Aim — Repeat exactly what appears from the opening line of the listing to the line with "NECK_WING_TRIM = 0.0060", inclusive.

Information provided —
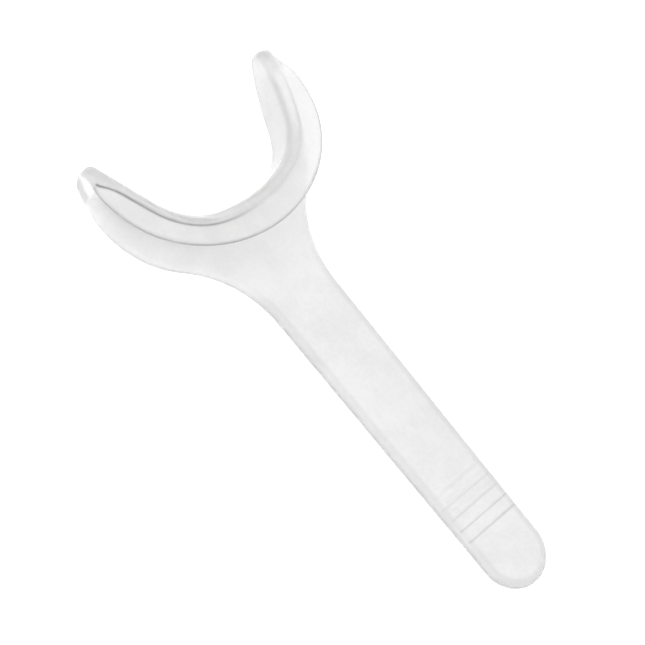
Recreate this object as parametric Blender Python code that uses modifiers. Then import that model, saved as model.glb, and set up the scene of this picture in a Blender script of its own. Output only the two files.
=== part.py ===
"""Hand-held cheek retractor: a C-shaped lip channel on a flat handle.

Metres, +Z up.  The retractor lies on its flat underside, the handle runs along +X
and the two horns of the C point along -X.  The origin is at the centre of the footprint.
The moulding is modelled in its regions: handle, neck, outer flange, web and inner flange.
"""

import math

import bmesh
import bpy
from mathutils import Vector

# Driving dimensions
GAP = 0.0003                        # clearance left between neighbouring regions
STEP = 0.0016                       # longest straight facet along an outline

HANDLE_END_X = 0.0699               # round end of the handle
HANDLE_END_RADIUS = 0.0090
HANDLE_FOOT_HALF_WIDTH = 0.0098     # half width where the neck begins
HANDLE_THICKNESS = 0.0030
HANDLE_EDGE_RADIUS = 0.0012

RIB_COUNT = 5                       # cross ribs of the thumb grip
RIB_PITCH = 0.0032
RIB_FROM_END = 0.0179               # from the handle's end to the nearest rib
RIB_RADIUS = 0.0009
RIB_HEIGHT = 0.00045                # how far a rib stands above the handle
RIB_MARGIN = 0.0016                 # from a rib's end to the handle's side

NECK_FILLET_RADIUS = 0.029
NECK_WING_TRIM = 0.0060             # the neck's thin wings stop short of their cusp

FLANGE_THICKNESS = 0.0020           # outer flange
FLANGE_UNDERSIDE = 0.0005           # it lies in the middle of the handle's thickness
FLANGE_CENTRE_X = -0.0563
FLANGE_HALF_LENGTH = 0.0260
FLANGE_HALF_WIDTH = 0.0304
FLANGE_TIP_SIDE = 0.0520            # half length of its oval beyond the widest point
FLANGE_END_X = -0.0610
FLANGE_EDGE_RADIUS = 0.0008
EDGE_SHARE = 0.4                    # most of the flange's width that its edge may take
SOCKET_SCALE = 1.06                 # the neck's socket lies within the flange's oval, scaled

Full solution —
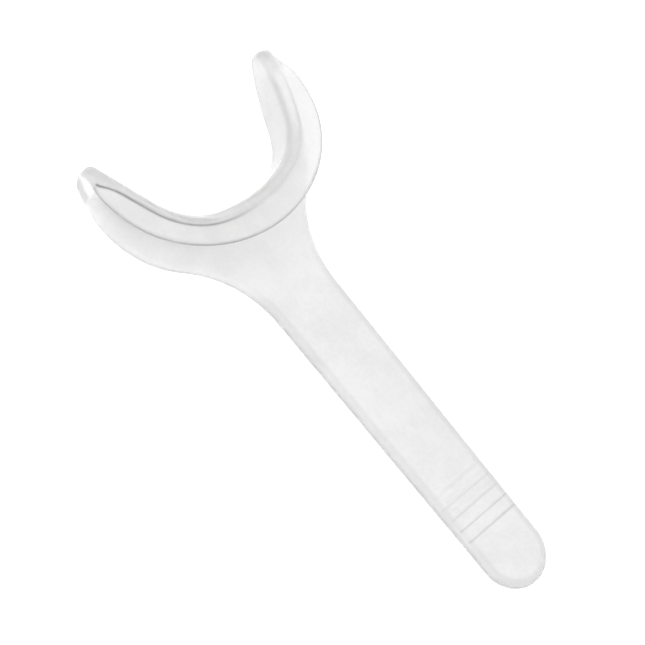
Recreate this object as parametric Blender Python code that uses modifiers. Then import that model, saved as model.glb, and set up the scene of this picture in a Blender script of its own. Output only the two files.
=== part.py ===
"""Hand-held cheek retractor: a C-shaped lip channel on a flat handle.

Metres, +Z up.  The retractor lies on its flat underside, the handle runs along +X
and the two horns of the C point along -X.  The origin is at the centre of the footprint.
The moulding is modelled in its regions: handle, neck, outer flange, web and inner flange.
"""

import math

import bmesh
import bpy
from mathutils import Vector

# Driving dimensions
GAP = 0.0003                        # clearance left between neighbouring regions
STEP = 0.0016                       # longest straight facet along an outline

HANDLE_END_X = 0.0699               # round end of the handle
HANDLE_END_RADIUS = 0.0090
HANDLE_FOOT_HALF_WIDTH = 0.0098     # half width where the neck begins
HANDLE_THICKNESS = 0.0030
HANDLE_EDGE_RADIUS = 0.0012

RIB_COUNT = 5                       # cross ribs of the thumb grip
RIB_PITCH = 0.0032
RIB_FROM_END = 0.0179               # from the handle's end to the nearest rib
RIB_RADIUS = 0.0009
RIB_HEIGHT = 0.00045                # how far a rib stands above the handle
RIB_MARGIN = 0.0016                 # from a rib's end to the handle's side

NECK_FILLET_RADIUS = 0.029
NECK_WING_TRIM = 0.0060             # the neck's thin wings stop short of their cusp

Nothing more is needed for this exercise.